Barry had great strength of character. He would never say yes if he meant no and he would never be devious; he wasn’t interested in playing games. I don’t know anyone who would say a bad word about him. And yet he was very strong-minded. I’ve seen him really lose his rag big time – really big time – because he’s so committed. So that was something I wanted to incorporate: Barry’s honesty and his straightforwardness.

After that little epiphany, which happened during the press for the third series of The Sarah Jane Adventures, so quite a long while after I’d been playing her, I got a text from Russell T Davies. ‘I’ve never heard you say that before,’ he said.

Honestly, that man must read everything!

*   *   *

Filming for Dinosaurs ran as before, with three lots of eight days at Acton culminating in two filming days at Television Centre. Rehearsals were fun, actually. One or two of us struggled not to smile at a couple of the lines, and there’s always a bit of a laugh when a bunch of you are acting to a chair and being told to pretend it’s a Stegosaurus. But we all took it very seriously – with Paddy around, there was little choice. No one was dismissive; you can’t be an actor if you’re going to be condescending about your material. Once you stop believing, you’re lost. I don’t care if I’m doing Play for Today or Jackanory, acting against an imaginary dinosaur or Banquo’s ghost – it makes no odds.
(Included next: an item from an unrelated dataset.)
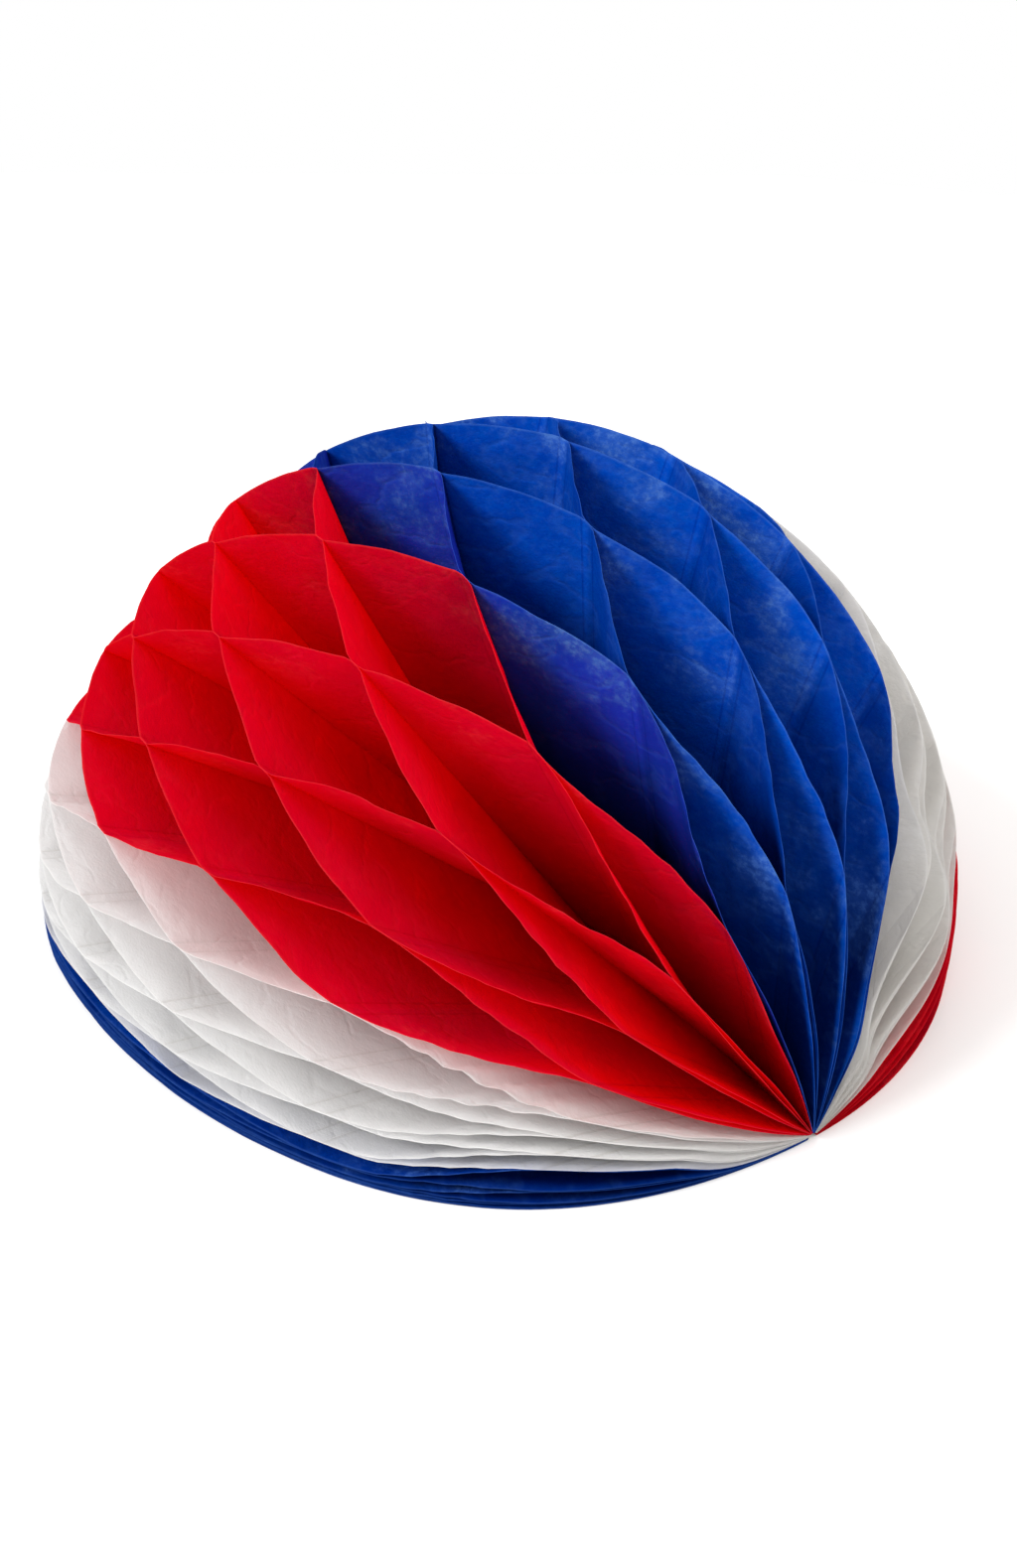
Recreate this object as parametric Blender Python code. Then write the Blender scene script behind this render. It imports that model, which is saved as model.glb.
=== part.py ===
"""Half-opened honeycomb tissue ball, lying on its two end leaves.

Forty-two half-disc tissue leaves are bound along their straight edges, which form
the axis (world X).  Neighbouring leaves are glued along narrow bands square to the
axis.  The bands of one junction sit half-way between those of the next, so each
leaf runs in a zigzag when the stack is fanned out from the table at the front (-Y),
over the top, to the table at the back (+Y).
"""
import math

import bmesh
import bpy

# Leaf outline, metres: a half ellipse on the axis
LEAF_REACH = 0.150          # axis to the middle of the rim
LEAF_HALF_LENGTH = 0.1535   # middle of the axis to each pole

# Paper and glue
PAPER = 0.00025             # leaf thickness, measured round the axis
GLUE_GAP = 0.0002           # room between two leaves at a glue band
BAND_WIDTH = 0.0045         # glue band, along the axis
FIRST_BAND = 0.0158         # near pole to the middle of the first band
BAND_PITCH = 0.0411         # one band to the next
LAST_BAND = 0.030           # least distance from the last band to the far pole

# Binding bead along the axis, on which the straight edges of the leaves sit
SEAT_GAP = 0.0003
TIP_LENGTH = 0.002          # what is left of a leaf's width at each pole
BEAD_INSET = 0.0012         # each pole to the end of the bead
BEAD_ARC_STEPS = 12

# Colour sections from the table at the front, and how far each one is fanned out.
# The last section takes what is left up to the table at the back.
SECTIONS = (
    ("front_blue", "blue_tissue"),
    ("front_white", "white_tissue"),
    ("front_red", "red_tissue"),
    ("top_blue", "blue_tissue"),
    ("back_white", "white_tissue"),
    ("back_red", "red_tissue"),
)
LEAVES_PER_SECTION = 7
FRONT_BLUE_OPENING = math.radians(4.0)
FRONT_WHITE_OPENING = math.radians(20.0)
FRONT_RED_OPENING = math.radians(45.0)
TOP_BLUE_OPENING = math.radians(54.5)
BACK_WHITE_OPENING = math.radians(36.5)
FULL_OPENING = math.pi

# Mesh fineness
MIDDLE_CUTS = 2
NEAR_POLE_CUTS = 3
FAR_POLE_CUTS = 4
FOLD_SOFTNESS = 0.2         # 0 straight between two bands, 1 a full S-curve
FIRST_FOLD_LEAD = 0.6       # how early the leaf swings over after the first band
NEAR_POLE_SPREAD = 0.25     # share by which a glued pair parts again at each pole
FAR_POLE_SPREAD = 0.5

COLOURS = {
    "red_tissue": ((0.54, 0.004, 0.012, 1.0), 0.75),
    "blue_tissue": ((0.006, 0.075, 0.36, 1.0), 0.75),
    "white_tissue": ((0.80, 0.80, 0.79, 1.0), 0.8),
    "binding_glue": ((0.72, 0.69, 0.60, 1.0), 0.45),
}

LEAF_COUNT = LEAVES_PER_SECTION * len(SECTIONS)
LEAF_PITCH = PAPER + GLUE_GAP
SPINE_RADIUS = (LEAF_COUNT - 1) * LEAF_PITCH / math.pi
AXIS_HEIGHT = PAPER / 2     # the end leaves lie flat on the table
HALF_PITCH_ANGLE = LEAF_PITCH / LEAF_REACH / 2


def clear_scene():
    for thing in list(bpy.data.objects):
        bpy.data.objects.remove(thing, do_unlink=True)


def make_material(name):
    colour, roughness = COLOURS[name]
    material = bpy.data.materials.new(name)
    material.use_nodes = True
    shader = material.node_tree.nodes["Principled BSDF"]
    shader.inputs["Base Color"].default_value = colour
    shader.inputs["Roughness"].default_value = roughness
    shader.inputs["Metallic"].default_value = 0.0
    material.diffuse_color = colour
    return material


def section_edges():
    """Angles where one colour ends and the next starts, from the front table up."""
    openings = (FRONT_BLUE_OPENING, FRONT_WHITE_OPENING, FRONT_RED_OPENING,
                TOP_BLUE_OPENING, BACK_WHITE_OPENING)
    edges = [0.0]
    for opening in openings:
        edges.append(edges[-1] + opening)
    edges.append(FULL_OPENING)
    return edges


def junction_angles():
    """Angle of each junction between two leaves, eased across the colour sections."""
    edges = section_edges()
    widths = [b - a for a, b in zip(edges, edges[1:])]
    slopes = [widths[0] / 2]
    slopes += [math.sqrt(a * b) for a, b in zip(widths, widths[1:])]
    slopes.append(widths[-1])
    angles = []
    for junction in range(LEAF_COUNT + 1):
        section = min(junction // LEAVES_PER_SECTION, len(widths) - 1)
        u = junction / LEAVES_PER_SECTION - section
        angle = (edges[section]
                 + widths[section] * u * u * (3 - 2 * u)
                 + slopes[section] * u * (1 - u) ** 2
                 + slopes[section + 1] * u * u * (u - 1))
        angles.append(angle)
    angles[1] = HALF_PITCH_ANGLE
    angles[LEAF_COUNT - 1] = FULL_OPENING - HALF_PITCH_ANGLE
    return angles


def band_places():
    """Middle of each glue band on the axis, from the near pole (+X) to the far one."""
    first = LEAF_HALF_LENGTH - FIRST_BAND
    count = int((first + LEAF_HALF_LENGTH - LAST_BAND) / BAND_PITCH) + 1
    return [first - BAND_PITCH * row for row in range(count)]


def rim_reach(x):
    return LEAF_REACH * math.sqrt(1 - (x / LEAF_HALF_LENGTH) ** 2)


def tip_place():
    """Place on the axis where a leaf is only TIP_LENGTH wide."""
    return LEAF_HALF_LENGTH * math.sqrt(1 - ((SPINE_RADIUS + TIP_LENGTH) / LEAF_REACH) ** 2)


def cut_places(bands):
    """Places on the axis where a leaf's outline has a point: (x, row, share to next row).

    Row -1 stands for the near pole, and the last row's share runs to the far pole.
    """
    def steps(x_from, x_to, cuts):
        turn_from = math.acos(x_from / LEAF_HALF_LENGTH)
        turn_to = math.acos(x_to / LEAF_HALF_LENGTH)
        for cut in range(1, cuts + 1):
            share = cut / (cuts + 1)
            turn = turn_from + (turn_to - turn_from) * share
            yield LEAF_HALF_LENGTH * math.cos(turn), share

    half = BAND_WIDTH / 2
    tip = tip_place()
    places = [(tip, -1, 0.0)]
    places += [(x, -1, share) for x, share in steps(tip, bands[0] + half, NEAR_POLE_CUTS)]
    for row, band in enumerate(bands):
        places += [(band + half, row, 0.0), (band - half, row, 0.0)]
        last = row == len(bands) - 1
        end = -tip if last else bands[row + 1] + half
        cuts = FAR_POLE_CUTS if last else MIDDLE_CUTS
        places += [(x, row, share) for x, share in steps(band - half, end, cuts)]
    places.append((-tip, len(bands) - 1, 1.0))
    return places


def leaf_angle_at_row(leaf, row, angles):
    """A leaf leans on its upper neighbour at every other band, on its lower one between."""
    if leaf == 1:
        return 0.0
    if leaf == LEAF_COUNT:
        return FULL_OPENING
    if (row + 1) % 2 == leaf % 2:
        return angles[leaf] - HALF_PITCH_ANGLE
    return angles[leaf - 1] + HALF_PITCH_ANGLE


def leaf_angle(leaf, row, share, angles, last_row):
    if row < 0:
        start = leaf_angle_at_row(leaf, -1, angles)
        end = leaf_angle_at_row(leaf, 0, angles)
        start = end + (start - end) * NEAR_POLE_SPREAD
    else:
        start = leaf_angle_at_row(leaf, row, angles)
        end = leaf_angle_at_row(leaf, row + 1, angles)
        if row == last_row:
            end = start + (end - start) * FAR_POLE_SPREAD
    if row == 0:
        share = 1 - (1 - share) ** (1 + FIRST_FOLD_LEAD)
    smooth = share * share * (3 - 2 * share)
    eased = share + FOLD_SOFTNESS * (smooth - share)
    return start + (end - start) * eased


def leaf_points(leaf, x, rim_angle):
    """The four corners of the leaf's section at x: spine and rim, lower and upper face."""
    spine_angle = math.pi * (leaf - 1) / (LEAF_COUNT - 1)
    spine = (-SPINE_RADIUS * math.cos(spine_angle), SPINE_RADIUS * math.sin(spine_angle))
    full = (-LEAF_REACH * math.cos(rim_angle), LEAF_REACH * math.sin(rim_angle))
    share = (rim_reach(x) - SPINE_RADIUS) / (LEAF_REACH - SPINE_RADIUS)
    rim = tuple(a + (b - a) * share for a, b in zip(spine, full))
    run_y, run_z = rim[0] - spine[0], rim[1] - spine[1]
    run = math.hypot(run_y, run_z)
    # square to the run, towards the next leaf
    side_y, side_z = run_z / run * PAPER / 2, -run_y / run * PAPER / 2
    corners = []
    for y, z in (spine, rim):
        for sign in (-1, 1):
            corners.append((x, y + sign * side_y, AXIS_HEIGHT + z + sign * side_z))
    return corners


def build_leaf(leaf, name, material, angles, bands, parent):
    places = cut_places(bands)
    mesh = bmesh.new()
    rings = []
    for x, row, share in places:
        angle = leaf_angle(leaf, row, share, angles, len(bands) - 1)
        rings.append([mesh.verts.new(point) for point in leaf_points(leaf, x, angle)])
    loop = (0, 1, 3, 2)
    for ring, after in zip(rings, rings[1:]):
        for a, b in zip(loop, loop[1:] + loop[:1]):
            # both faces of the paper are split along the same diagonal
            if (a, b) in ((1, 3), (0, 1)):
                mesh.faces.new((ring[a], ring[b], after[b]))
                mesh.faces.new((ring[a], after[b], after[a]))
            else:
                mesh.faces.new((ring[a], ring[b], after[a]))
                mesh.faces.new((ring[b], after[b], after[a]))
    mesh.faces.new([rings[0][k] for k in reversed(loop)])
    mesh.faces.new([rings[-1][k] for k in loop])
    bmesh.ops.recalc_face_normals(mesh, faces=mesh.faces)
    return finish_object(mesh, name, material, parent)


def build_bead(name, material, parent):
    """Half-round bead of binding glue that fills the fan's centre."""
    radius = SPINE_RADIUS - PAPER / 2 - SEAT_GAP
    end = LEAF_HALF_LENGTH - BEAD_INSET
    mesh = bmesh.new()
    arc = []
    for step in range(BEAD_ARC_STEPS + 1):
        turn = math.pi * step / BEAD_ARC_STEPS
        arc.append(mesh.verts.new((end, -radius * math.cos(turn), radius * math.sin(turn))))
    face = mesh.faces.new(arc)
    drawn = bmesh.ops.extrude_face_region(mesh, geom=[face])
    moved = [part for part in drawn["geom"] if isinstance(part, bmesh.types.BMVert)]
    bmesh.ops.translate(mesh, verts=moved, vec=(-2 * end, 0, 0))
    bmesh.ops.recalc_face_normals(mesh, faces=mesh.faces)
    return finish_object(mesh, name, material, parent)


def finish_object(mesh, name, material, parent):
    data = bpy.data.meshes.new(name)
    mesh.to_mesh(data)
    mesh.free()
    data.materials.append(material)
    data.shade_smooth()
    data.set_sharp_from_angle(angle=math.radians(40))
    part = bpy.data.objects.new(name, data)
    part.parent = parent
    bpy.context.scene.collection.objects.link(part)
    return part


def build_ball():
    clear_scene()
    materials = {name: make_material(name) for name in COLOURS}
    ball = bpy.data.objects.new("tissue_ball", None)
    bpy.context.scene.collection.objects.link(ball)
    angles = junction_angles()
    bands = band_places()
    leaf = 0
    for section, tissue in SECTIONS:
        for number in range(1, LEAVES_PER_SECTION + 1):
            leaf += 1
            build_leaf(leaf, f"{section}_leaf_{number}", materials[tissue], angles, bands, ball)
    build_bead("binding_bead", materials["binding_glue"], ball)


build_ball()
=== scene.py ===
import math

import bmesh
import bpy
from mathutils import Matrix, Vector


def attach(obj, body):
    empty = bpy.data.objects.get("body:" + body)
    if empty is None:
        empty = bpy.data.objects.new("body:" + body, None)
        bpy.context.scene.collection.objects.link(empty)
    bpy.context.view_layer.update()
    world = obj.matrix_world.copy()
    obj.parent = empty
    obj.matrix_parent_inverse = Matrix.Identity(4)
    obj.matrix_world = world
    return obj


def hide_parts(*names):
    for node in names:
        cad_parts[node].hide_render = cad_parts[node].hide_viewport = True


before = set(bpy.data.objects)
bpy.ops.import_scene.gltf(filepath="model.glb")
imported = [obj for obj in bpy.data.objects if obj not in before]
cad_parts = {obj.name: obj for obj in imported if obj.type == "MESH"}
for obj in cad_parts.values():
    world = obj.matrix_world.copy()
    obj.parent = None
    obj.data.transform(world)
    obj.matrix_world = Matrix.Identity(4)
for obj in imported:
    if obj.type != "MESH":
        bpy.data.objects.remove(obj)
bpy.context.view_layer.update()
print("frame loaded:", len(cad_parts), "nodes")

sharpAngle = math.radians(50)     # bends beyond this stay crisp


def plug(tree, value, socket):
    if isinstance(value, bpy.types.NodeSocket):
        tree.links.new(value, socket)
    else:
        socket.default_value = value


def addNode(tree, kind, given=(), **settings):
    node = tree.nodes.new(kind)
    for name, value in settings.items():
        setattr(node, name, value)
    for place, value in dict(given).items():
        plug(tree, value, node.inputs[place])
    return node


def sums(tree, operation, *values):
    node = tree.nodes.new("ShaderNodeMath")
    node.operation = operation
    for value, socket in zip(values, node.inputs):
        plug(tree, value, socket)
    return node.outputs[0]


def blendValue(tree, share, a, b):
    return sums(tree, "MULTIPLY_ADD", share, sums(tree, "SUBTRACT", b, a), a)


def clampShare(tree, value):
    return sums(tree, "MAXIMUM", sums(tree, "MINIMUM", value, 1.0), 0.0)


def sCurve(tree, share):
    square = sums(tree, "MULTIPLY", share, share)
    return sums(tree, "MULTIPLY", square, sums(tree, "MULTIPLY_ADD", share, -2.0, 3.0))


# one leaf, in metres
leafCut = {
    "reach": 0.150,
    "halfLength": 0.1535,
    "firstBand": 0.0158,
    "bandPitch": 0.0411,
    "bandWidth": 0.0045,
    "lastBandRoom": 0.030,
    "leafPitch": 0.00012,     # one leaf to the next where they are glued
    "paper": 0.00008,
    "tipLength": 0.0008,
    "cutsAlong": 220,
    "cutsAcross": 30,
    "crowding": 1.5,          # the cuts are closer near the rim
    "pressedOpening": 1.5,    # degrees: leaves closer than this get fewer cuts
    "pressedCutsAlong": 150,
    "pressedCutsAcross": 10,
    "weld": 0.000005,
    "uvScale": (3.1, 3.1, 0.0),
    "uvShift": (0.5, 0.02, 0.0),
}

# colour sections from the floor at the front: node name, tissue, fanned out by so many degrees
fan = {
    "sections": (
        ("front_blue", "blue_tissue", 3.3),
        ("front_white", "white_tissue", 20.7),
        ("front_red", "red_tissue", 45.0),
        ("top_blue", "blue_tissue", 54.5),
        ("back_white", "white_tissue", 36.5),
        ("back_red", "red_tissue", 20.0),
    ),
    "leavesPerSection": 7,
    "paintedRedLightLeaves": {"top_blue_leaf_1": 1.0, "front_white_leaf_7": 0.5},     # painted red light, passed through and bounced off the red leaf beside it
    "paintedShade": {"front_blue": 0.70, "back_red": 0.85, "back_white": 0.5},  # painted shade on sections that lie in shade, warm on the back white
}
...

Beginning on 15–16 October, we concentrated on the first two episodes as usual, plus some of the underground stuff from Episode 4. As usual it was all against the clock. Ten p.m. was the cut-off point. A second after that and the plug would be pulled. As I said, the unions were so strong in the Seventies, there was nothing we could do, so it wasn’t out of the ordinary to butcher the odd scene just to get something in the can. You’d get to half past nine, see how much was still left to do and know you were going to have to fly through it. Anything, just to get it done – all that hard work, all that rehearsal, being pushed and pushed by Paddy Russell, just to see a terrible last-minute hatchet job of a rewrite rushed through.